On that date, Camille’s ex pulls Amanda aside to warn her not to hurt Camille, but Amanda doesn’t bat a perfect eyelash before threatening him nine ways to Sunday if he doesn’t cut that out right now. Amanda can fend for herself, is what I’m saying. Camille and Amanda are part of the crux of the episode, which I won’t spoil for you, but I will say that the conversation they have at the end of the episode gives me more hope than I originally anticipated having for this queer little relationship.
What I’m saying is, it seems like they’re taking this storyline seriously and the bisexual revolution continues apace.
Last summer I was convinced that me and my friend Nic were literally the only two people on earth watching Younger, but when the fifth season premiered last week it trended on Twitter (my favorite irony since Younger is aimed at 30-somethings who, according to the show itself, are irredeemably bamboozled by the World Wide Web) and then this week it trended again. In fact, the season five premiere was the highest-rated episode of the show to date. Which is good! Because I want more! It’s so ridiculous but also very fun and so far this season, the best it’s ever been.

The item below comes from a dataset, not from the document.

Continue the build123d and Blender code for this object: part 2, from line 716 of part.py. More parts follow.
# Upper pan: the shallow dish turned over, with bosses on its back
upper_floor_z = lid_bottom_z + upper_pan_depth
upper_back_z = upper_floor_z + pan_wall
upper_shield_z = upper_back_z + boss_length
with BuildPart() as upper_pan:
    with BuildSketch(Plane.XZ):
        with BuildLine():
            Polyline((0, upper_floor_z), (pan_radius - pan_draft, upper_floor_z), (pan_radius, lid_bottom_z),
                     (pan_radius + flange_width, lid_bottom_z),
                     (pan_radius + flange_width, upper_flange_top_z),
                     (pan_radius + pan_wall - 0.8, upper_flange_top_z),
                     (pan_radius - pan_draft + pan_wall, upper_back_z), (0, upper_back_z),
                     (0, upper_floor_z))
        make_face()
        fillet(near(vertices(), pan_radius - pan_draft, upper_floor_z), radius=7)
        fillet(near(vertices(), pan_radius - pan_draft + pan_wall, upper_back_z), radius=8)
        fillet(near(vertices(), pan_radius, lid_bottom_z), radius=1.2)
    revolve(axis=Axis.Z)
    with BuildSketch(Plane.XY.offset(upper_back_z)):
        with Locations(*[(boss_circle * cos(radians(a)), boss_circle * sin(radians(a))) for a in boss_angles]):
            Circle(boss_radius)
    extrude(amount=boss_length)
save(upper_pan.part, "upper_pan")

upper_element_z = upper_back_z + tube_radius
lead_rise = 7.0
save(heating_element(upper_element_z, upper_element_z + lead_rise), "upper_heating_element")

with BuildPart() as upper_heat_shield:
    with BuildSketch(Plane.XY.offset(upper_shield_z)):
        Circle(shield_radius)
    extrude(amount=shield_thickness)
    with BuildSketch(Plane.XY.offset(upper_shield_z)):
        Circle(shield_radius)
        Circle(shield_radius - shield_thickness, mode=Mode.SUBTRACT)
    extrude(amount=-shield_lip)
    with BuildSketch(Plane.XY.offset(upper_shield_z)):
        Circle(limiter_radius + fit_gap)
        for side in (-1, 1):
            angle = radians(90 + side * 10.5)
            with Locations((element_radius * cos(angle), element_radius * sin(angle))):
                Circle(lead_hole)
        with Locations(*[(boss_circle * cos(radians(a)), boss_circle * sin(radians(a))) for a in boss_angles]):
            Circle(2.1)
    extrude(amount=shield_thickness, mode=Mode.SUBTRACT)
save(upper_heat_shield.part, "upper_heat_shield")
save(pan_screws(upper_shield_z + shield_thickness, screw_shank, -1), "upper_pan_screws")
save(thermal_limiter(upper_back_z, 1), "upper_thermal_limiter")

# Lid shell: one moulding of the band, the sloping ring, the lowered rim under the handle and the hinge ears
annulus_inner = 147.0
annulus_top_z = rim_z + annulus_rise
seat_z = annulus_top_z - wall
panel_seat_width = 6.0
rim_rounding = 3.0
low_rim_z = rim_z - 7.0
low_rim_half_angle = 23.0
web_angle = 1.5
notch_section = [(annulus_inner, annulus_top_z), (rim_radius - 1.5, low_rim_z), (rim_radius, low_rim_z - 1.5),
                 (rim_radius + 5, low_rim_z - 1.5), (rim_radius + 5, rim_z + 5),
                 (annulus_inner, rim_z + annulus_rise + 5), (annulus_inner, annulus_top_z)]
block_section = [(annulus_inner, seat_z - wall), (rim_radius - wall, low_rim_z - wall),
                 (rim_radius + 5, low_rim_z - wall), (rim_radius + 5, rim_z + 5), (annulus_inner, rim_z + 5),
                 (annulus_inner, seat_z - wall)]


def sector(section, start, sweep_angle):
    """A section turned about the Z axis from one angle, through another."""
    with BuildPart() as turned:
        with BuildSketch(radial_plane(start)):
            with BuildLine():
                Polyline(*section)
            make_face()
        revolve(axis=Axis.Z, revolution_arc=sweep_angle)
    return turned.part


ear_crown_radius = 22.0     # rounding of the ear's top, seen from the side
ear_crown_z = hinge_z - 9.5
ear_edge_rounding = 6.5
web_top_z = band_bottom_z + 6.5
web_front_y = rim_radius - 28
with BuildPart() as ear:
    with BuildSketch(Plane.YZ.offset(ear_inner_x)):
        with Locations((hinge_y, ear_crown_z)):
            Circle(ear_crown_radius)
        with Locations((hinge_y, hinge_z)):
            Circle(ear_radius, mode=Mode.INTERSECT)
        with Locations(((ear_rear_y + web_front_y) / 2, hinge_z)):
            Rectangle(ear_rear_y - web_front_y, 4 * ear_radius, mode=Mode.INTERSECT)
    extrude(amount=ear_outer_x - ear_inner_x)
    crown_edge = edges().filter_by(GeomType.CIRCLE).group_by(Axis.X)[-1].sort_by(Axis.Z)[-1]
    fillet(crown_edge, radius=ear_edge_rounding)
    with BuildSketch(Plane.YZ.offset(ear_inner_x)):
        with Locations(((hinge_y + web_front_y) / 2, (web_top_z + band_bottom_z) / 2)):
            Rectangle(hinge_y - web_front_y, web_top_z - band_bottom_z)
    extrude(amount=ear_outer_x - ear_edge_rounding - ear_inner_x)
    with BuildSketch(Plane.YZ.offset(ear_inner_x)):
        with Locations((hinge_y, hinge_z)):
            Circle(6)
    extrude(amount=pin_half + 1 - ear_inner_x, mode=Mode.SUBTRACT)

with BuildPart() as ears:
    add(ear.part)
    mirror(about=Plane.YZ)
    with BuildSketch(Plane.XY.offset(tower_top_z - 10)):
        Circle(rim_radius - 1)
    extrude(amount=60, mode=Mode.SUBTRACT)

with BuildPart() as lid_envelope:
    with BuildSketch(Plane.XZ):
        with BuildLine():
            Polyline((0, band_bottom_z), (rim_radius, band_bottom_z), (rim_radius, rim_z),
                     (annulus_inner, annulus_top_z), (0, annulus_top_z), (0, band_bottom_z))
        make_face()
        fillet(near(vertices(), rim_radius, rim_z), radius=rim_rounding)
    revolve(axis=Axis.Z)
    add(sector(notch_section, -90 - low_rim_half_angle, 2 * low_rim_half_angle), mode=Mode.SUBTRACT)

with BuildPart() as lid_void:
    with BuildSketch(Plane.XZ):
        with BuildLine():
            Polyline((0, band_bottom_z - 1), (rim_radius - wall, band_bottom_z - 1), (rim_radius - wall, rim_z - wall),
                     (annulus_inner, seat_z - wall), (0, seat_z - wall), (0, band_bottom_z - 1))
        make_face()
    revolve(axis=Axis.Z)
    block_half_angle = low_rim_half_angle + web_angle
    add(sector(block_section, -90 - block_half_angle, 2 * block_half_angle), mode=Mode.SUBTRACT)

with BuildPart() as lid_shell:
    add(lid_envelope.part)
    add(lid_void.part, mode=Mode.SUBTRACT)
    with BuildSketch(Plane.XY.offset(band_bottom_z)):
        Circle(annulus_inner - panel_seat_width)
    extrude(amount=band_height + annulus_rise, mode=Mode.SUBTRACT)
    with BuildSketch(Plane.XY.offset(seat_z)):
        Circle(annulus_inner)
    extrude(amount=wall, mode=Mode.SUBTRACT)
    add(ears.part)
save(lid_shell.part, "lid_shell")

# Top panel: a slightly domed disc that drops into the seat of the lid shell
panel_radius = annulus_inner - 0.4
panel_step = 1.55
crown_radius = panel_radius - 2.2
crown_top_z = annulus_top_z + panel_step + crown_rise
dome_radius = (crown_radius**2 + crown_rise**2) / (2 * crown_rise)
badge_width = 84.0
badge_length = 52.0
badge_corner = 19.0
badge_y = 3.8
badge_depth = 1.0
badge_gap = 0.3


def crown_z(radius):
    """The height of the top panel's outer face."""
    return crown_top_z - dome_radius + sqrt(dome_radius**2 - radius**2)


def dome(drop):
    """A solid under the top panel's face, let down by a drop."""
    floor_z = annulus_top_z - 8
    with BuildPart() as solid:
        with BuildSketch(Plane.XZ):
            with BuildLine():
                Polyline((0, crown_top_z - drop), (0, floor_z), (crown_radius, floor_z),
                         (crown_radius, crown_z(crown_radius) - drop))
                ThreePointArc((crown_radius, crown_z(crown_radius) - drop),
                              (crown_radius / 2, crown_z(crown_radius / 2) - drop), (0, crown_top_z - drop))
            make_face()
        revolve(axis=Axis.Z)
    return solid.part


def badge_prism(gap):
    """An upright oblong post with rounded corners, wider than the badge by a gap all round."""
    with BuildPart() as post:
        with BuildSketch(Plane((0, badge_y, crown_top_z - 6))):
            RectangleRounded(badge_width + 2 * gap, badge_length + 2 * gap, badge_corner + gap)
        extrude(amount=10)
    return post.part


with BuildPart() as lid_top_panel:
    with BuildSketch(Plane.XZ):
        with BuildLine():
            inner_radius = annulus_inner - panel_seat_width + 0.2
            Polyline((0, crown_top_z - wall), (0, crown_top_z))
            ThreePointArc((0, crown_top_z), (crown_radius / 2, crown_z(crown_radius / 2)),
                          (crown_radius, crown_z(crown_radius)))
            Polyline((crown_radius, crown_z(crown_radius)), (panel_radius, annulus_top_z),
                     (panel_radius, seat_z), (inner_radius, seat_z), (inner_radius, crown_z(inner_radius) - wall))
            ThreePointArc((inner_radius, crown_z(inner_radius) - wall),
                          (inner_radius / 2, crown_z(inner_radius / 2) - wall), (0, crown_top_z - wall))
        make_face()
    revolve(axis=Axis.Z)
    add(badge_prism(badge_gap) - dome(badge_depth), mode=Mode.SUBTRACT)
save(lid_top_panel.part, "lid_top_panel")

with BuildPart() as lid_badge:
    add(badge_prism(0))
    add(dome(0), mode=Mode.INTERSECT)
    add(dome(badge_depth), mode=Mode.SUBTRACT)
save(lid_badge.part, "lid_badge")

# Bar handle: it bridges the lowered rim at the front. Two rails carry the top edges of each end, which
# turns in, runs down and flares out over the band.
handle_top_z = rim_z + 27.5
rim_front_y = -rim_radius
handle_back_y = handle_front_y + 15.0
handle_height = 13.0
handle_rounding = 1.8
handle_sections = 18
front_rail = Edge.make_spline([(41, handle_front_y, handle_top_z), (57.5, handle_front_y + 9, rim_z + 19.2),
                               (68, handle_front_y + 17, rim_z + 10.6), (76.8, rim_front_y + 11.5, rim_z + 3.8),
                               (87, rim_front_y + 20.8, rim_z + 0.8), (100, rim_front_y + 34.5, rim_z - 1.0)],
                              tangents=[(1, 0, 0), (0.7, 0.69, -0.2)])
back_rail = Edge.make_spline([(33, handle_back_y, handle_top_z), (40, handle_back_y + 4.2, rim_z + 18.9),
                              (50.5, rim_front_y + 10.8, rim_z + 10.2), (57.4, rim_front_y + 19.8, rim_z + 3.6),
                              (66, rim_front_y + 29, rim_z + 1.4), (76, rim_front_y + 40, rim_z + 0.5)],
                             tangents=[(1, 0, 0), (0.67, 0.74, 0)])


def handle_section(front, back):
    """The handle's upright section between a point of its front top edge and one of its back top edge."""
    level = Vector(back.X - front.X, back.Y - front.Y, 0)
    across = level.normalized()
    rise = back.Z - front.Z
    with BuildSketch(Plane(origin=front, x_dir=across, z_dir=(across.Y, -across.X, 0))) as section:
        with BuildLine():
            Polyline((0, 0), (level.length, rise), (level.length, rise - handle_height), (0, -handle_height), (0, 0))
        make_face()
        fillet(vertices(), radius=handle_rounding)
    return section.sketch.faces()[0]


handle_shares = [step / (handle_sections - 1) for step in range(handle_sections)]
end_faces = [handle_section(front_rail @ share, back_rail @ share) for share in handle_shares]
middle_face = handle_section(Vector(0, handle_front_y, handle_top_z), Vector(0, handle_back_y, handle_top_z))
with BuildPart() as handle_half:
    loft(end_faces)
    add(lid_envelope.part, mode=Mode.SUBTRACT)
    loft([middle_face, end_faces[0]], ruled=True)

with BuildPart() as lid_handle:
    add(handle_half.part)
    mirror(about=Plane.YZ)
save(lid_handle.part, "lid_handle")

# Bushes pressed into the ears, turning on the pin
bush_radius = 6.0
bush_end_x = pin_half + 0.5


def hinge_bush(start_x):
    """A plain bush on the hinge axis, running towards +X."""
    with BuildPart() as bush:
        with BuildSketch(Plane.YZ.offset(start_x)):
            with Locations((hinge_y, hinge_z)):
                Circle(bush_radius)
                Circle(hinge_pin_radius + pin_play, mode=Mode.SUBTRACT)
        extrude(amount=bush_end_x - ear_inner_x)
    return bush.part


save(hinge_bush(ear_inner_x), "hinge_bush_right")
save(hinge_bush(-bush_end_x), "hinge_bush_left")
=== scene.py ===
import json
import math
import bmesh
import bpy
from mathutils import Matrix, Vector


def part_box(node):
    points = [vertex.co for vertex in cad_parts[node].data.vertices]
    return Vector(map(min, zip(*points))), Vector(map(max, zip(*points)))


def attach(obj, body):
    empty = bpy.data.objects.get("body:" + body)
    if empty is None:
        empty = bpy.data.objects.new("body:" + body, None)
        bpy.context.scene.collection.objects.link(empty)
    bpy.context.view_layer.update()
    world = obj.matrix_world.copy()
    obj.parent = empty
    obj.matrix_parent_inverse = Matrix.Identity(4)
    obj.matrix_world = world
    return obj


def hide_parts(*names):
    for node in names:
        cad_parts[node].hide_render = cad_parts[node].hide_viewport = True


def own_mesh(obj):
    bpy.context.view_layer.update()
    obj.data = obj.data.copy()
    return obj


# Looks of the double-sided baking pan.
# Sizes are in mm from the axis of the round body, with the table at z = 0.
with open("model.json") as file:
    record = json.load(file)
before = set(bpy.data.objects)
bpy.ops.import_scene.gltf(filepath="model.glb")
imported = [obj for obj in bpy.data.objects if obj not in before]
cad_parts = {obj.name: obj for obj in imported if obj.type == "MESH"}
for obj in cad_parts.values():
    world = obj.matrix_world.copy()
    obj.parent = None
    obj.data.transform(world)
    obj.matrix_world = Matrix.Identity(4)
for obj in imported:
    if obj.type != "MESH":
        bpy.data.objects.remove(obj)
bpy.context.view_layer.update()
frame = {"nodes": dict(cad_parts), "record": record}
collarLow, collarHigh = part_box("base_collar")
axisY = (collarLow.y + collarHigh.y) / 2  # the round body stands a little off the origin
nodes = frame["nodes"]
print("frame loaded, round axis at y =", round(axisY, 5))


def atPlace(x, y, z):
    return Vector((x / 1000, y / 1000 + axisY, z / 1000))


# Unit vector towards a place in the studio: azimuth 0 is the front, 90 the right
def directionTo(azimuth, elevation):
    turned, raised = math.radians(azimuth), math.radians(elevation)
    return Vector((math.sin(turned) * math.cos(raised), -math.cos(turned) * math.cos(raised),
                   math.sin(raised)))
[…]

One reason for that is Liza’s relationship with Kelsey, which has kind of become the emotional anchor of the entire show. At the end of season four, Liza came out to Kelsey as not-a-millennial. She also broke up with Josh. So now Josh and Kelsey are both mourning Liza, but the relationship where all the pathos is aimed is the one between two women. Liza kicks off “Post Truth” — an episode where Kristin Chenoweth plays “a one-woman reality-distortion field,” so Kellyanne Conway, basically — by telling Kelsey that the most important people in her life are her daughter, Maggie, and Kelsey. She tries to explain, tries to talk it out, tries to force Kelsey to listen, but Kelsey feels deeply betrayed and can’t let it go. She helps Liza walk back a blackmailed story about her real age from an Entertainment Weekly writer, but she insists it’s for the business, not because she loves Liza.

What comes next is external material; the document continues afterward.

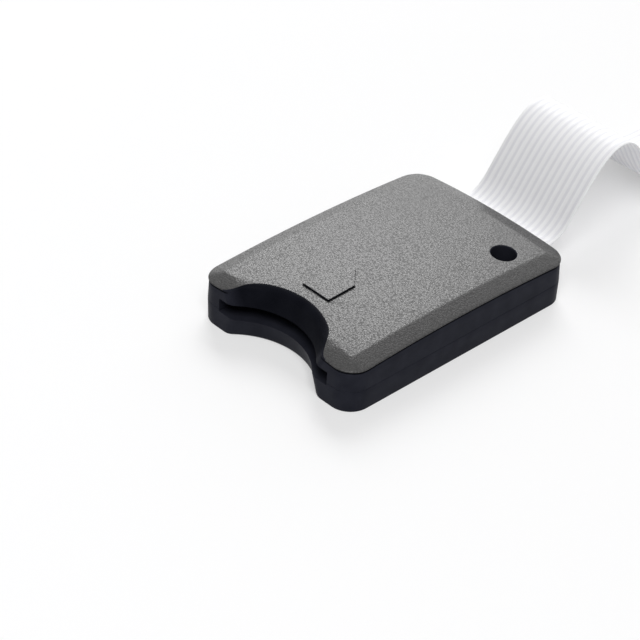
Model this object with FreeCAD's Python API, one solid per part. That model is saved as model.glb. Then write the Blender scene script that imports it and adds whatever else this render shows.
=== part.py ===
import FreeCAD, Part
import math
import os
from FreeCAD import Vector

# Card reader housing on a flat ribbon that ends in a card-shaped plug. Millimetres, +Z up.
# X runs across the card slot, -Y is the slot side, and the ribbon leaves at +Y.
# The origin is the bottom centre of the housing.

# Card that the socket takes
card_width = 24.0
card_length = 32.0
card_thickness = 2.1
card_side_play = 0.15
card_top_play = 0.1

# Card socket: moulded base under a folded steel shield
socket_depth = 27.7
socket_floor = 0.55
socket_rail = 1.2
socket_rear_wall = 1.0
socket_front_gap = 0.3
shield_sheet = 0.2
shield_play = 0.02
shield_tongue_width = 2.2
shield_tongue_length = 9.0
shield_tongue_gap = 0.5
shield_tongue_x = 8.0
shield_tongue_rear = 3.0
shield_foot = 1.2
shield_foot_length = 2.0
shield_foot_inset = 1.5

# Housing: walls, and the room that it keeps round the socket
side_room = 3.33
front_set_back = 8.0
rear_room = 14.8
corner_radius = 4.1
joint_height = 4.1
cover_wall = 1.7
floor_thickness = 1.5
roof_thickness = 1.5
base_draft = 0.08
base_edge_chamfer = 0.15
joint_line_chamfer = 0.12

# Crowned top with its wide sloping edge and the shadow line under it
crown_height = 10.6
crown_drop_across = 1.0
crown_drop_along = 0.93
slope_width = 3.05
slope_drop = 0.98
lid_inset = 0.05
wall_top_draft = 0.33
shadow_line_height = 0.3
shadow_line_depth = 0.45

# Finger notch in the slot side, narrowest at the joint so that each cover leaves its mould
notch_ahead = 8.7
notch_radius = 12.95
notch_open_below = 0.95
notch_open_above = 2.2
notch_edge_round = 1.0

# Slot through the front wall
slot_side_play = 1.2
slot_height = 2.54

# Arrow that shows the way in, and the light hole
arrow_width = 6.3
arrow_side = 6.0
arrow_set_back = 9.5
arrow_relief = 0.3
light_hole_radius = 2.22
light_hole_round = 0.25
light_from_side = 7.0
light_from_rear = 9.7

# Circuit board on its ledges
board_thickness = 1.0
board_clearance = 0.45
board_corner = 1.5
board_front_gap = 0.4
board_rear_gap = 2.9
ledge_height = 0.8
ledge_width = 2.1
ledge_length = 6.0
ledge_inset = 1.0

# Pins that join the two covers
pin_radius = 0.9
pin_play = 0.1
pin_rise = 2.0
rear_pin_from_side = 4.9
rear_pin_from_rear = 13.7
front_pin_from_side = 2.8
front_pin_from_front = 3.7
boss_radius = 2.0
boss_gap = 0.1

# Inner lip of the bottom cover, which centres the top cover
lip_height = 1.0
lip_width = 0.7
lip_play = 0.1
lip_end_gap = 1.0

# Ribs of the top cover that hold the socket down
hold_down_gap = 0.1
hold_down_width = 1.2
hold_down_rear = 2.0

# Contact springs of the socket
contact_count = 9
contact_edge = 2.0
contact_width = 1.0
contact_sheet = 0.2
contact_lift = 0.5
contact_reach = 7.0
contact_peak = 1.2
contact_tip_rise = 0.15
contact_tail = 1.0
contact_groove_play = 0.15
last_contact_set_back = 1.1
switch_width = 0.8
switch_length = 8.0
switch_set_back = 16.1
switch_bulge = 0.4
switch_window = 5.2
switch_recess = 0.95
switch_end_play = 0.2

# Small parts soldered on the board
light_size = (1.25, 2.0, 0.8)
resistor_size = (0.8, 1.6, 0.45)
capacitor_size = (1.25, 2.0, 0.9)
small_part_from_side = 5.6
small_part_from_rear = 9.5
small_part_pitch = 2.6
small_part_row = 1.8
end_cap_length = 0.35
end_cap_step = 0.03

# Flat ribbon
ribbon_width = 20.5
ribbon_thickness = 0.3
conductor_count = 15
conductor_pitch = 1.35
conductor_width = 0.7
conductor_thickness = 0.1
tail_length = 1.6
stiffener_length = 2.6
stiffener_thickness = 0.2
ribbon_slot_height = 0.6
ribbon_slot_play = 0.4

# Route of the ribbon's middle line in the YZ plane, from the board to the plug
ribbon_points = [
    (12.5, 3.45),
    (17.5, 3.45),
    (22.8, 4.38),
    (28.4, 4.42),
    (33.4, 5.1),
    (37.6, 10.6),
    (42.2, 16.3),
    (46.2, 18.6),
    (50.1, 18.3),
    (53.6, 14.7),
    (56.4, 9.6),
    (60.2, 4.6),
    (66.0, 1.4),
    (75.5, 0.2),
    (92.5, 0.2),
    (113.0, 2.2),
    (131.0, 1.0),
    (143.0, 1.0),
]

# Card-shaped plug on the ribbon's far end
plug_board_thickness = 0.8
ribbon_in_plug = 6.0
plug_corner = 1.0
plug_cut_corner = 4.0
plug_edge_chamfer = 0.15
plug_tail_room = 0.5
plug_grip_count = 5
plug_grip_pitch = 1.6
plug_grip_depth = 0.25
plug_grip_width = 0.8
plug_grip_front = 5.2
plug_grip_margin = 3.0
pad_width = 1.7
pad_length = 4.0
pad_depth = 0.05
pad_edge = 0.8

# Widths and lengths that follow from the sizes above
card_half = card_width / 2 + card_side_play
contact_pitch = (card_width - 2 * contact_edge) / (contact_count - 1)
shield_half = card_half + socket_rail + shield_play + shield_sheet
housing_width = 2 * (shield_half + side_room + cover_wall)
housing_length = front_set_back + socket_depth + rear_room + cover_wall
side_x = housing_width / 2
front_y = -housing_length / 2
rear_y = housing_length / 2
slot_half = card_width / 2 + slot_side_play
socket_front_y = front_y + front_set_back
socket_rear_y = socket_front_y + socket_depth
pocket_front_y = socket_front_y - socket_front_gap
notch_centre_y = front_y - notch_ahead
arrow_front_y = front_y + arrow_set_back
light_hole_x = side_x - light_from_side
light_hole_y = rear_y - light_from_rear
board_front_y = pocket_front_y + board_front_gap
board_rear_y = rear_y - cover_wall - board_rear_gap
switch_front_y = socket_front_y + switch_set_back
small_part_x = small_part_from_side - side_x
small_part_y = rear_y - small_part_from_rear
plug_rear_y = ribbon_points[-1][0] - ribbon_in_plug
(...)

When they’re not making sad moon-eyes at each other, they’re bickering like ex-girlfriends: “You really have no idea what a meme is; I can’t believe I’ve been so blind!”
Maggie tries to help Liza navigate her breakup with Josh and her friend-breakup with Kelsey. First up: A new route to the L train. “Never face a painful situation when you can just skulk around it,” Maggie insists. But! In a welcome change of pace, Liza’s drama doesn’t push out the chance for Maggie to have her own storyline. When a barista compliments Maggie’s art and then gives her five free coffee card punches — “fifth one’s free!” — Maggie assumes she’s being hit on with euphemisms and symbolism. The barista’s name is Montana and Maggie invites her over to “look at some art” by which she means “scissor” but by which Montana actually means “look at some art.” They laugh when Maggie makes a move and Montana insists she’s straight. “It’s fine; some of my best friends are straight,” Maggie insists.
They’re for absolute sure going to fall in love.
The Bold Type
I was just going to toss a blurb in here about The Bold Type when I heard there was a lesbian subplot in the pilot episode, and also the main character is played by Katie “Karma Ashcroft” Stevens, but then I watched the pilot episode this afternoon and have decided it deserves a full review. I’ve been really down on Freeform because I can’t help but blame it for part of Pretty Little Liars‘ dive-bomb into heteronormative oblivion, but when I step back and examine the information inside my noggin, I’m looking at The Fosters, Stitchers, and now The Bold Type and realizing Freeform is still the queerest non-streaming TV network around and I’m just going to have to exercise my Paige McCullers-style garbage can vendetta elsewhere.
Here’s what I’ll say about The Bold Type: It’s on the nose with its Feminism 101, but the overtness is welcome. This show is aimed at teens and young college students. There is a queer subplot in the pilot, one that involves a lesbian Muslim photographer and potentially a romantic connection with one of the main characters. And it focuses on lots of different kinds of female relationships, including a refreshing one between a badass lady editor in chief and Karma Ashcroft. Maybe you could watch it this weekend and we can talk about it on Monday?
Natalie’s going to share some thoughts with us about the final episodes of Laverne Cox’s Doubt and get us caught up with Claws, Carmen’s going to keep us in the loop on Queen Sugar, The Fosters is returning, and so is Game of Thrones. Yara Greyjoy’s making out with some woman who’s not Daenerys in the trailer.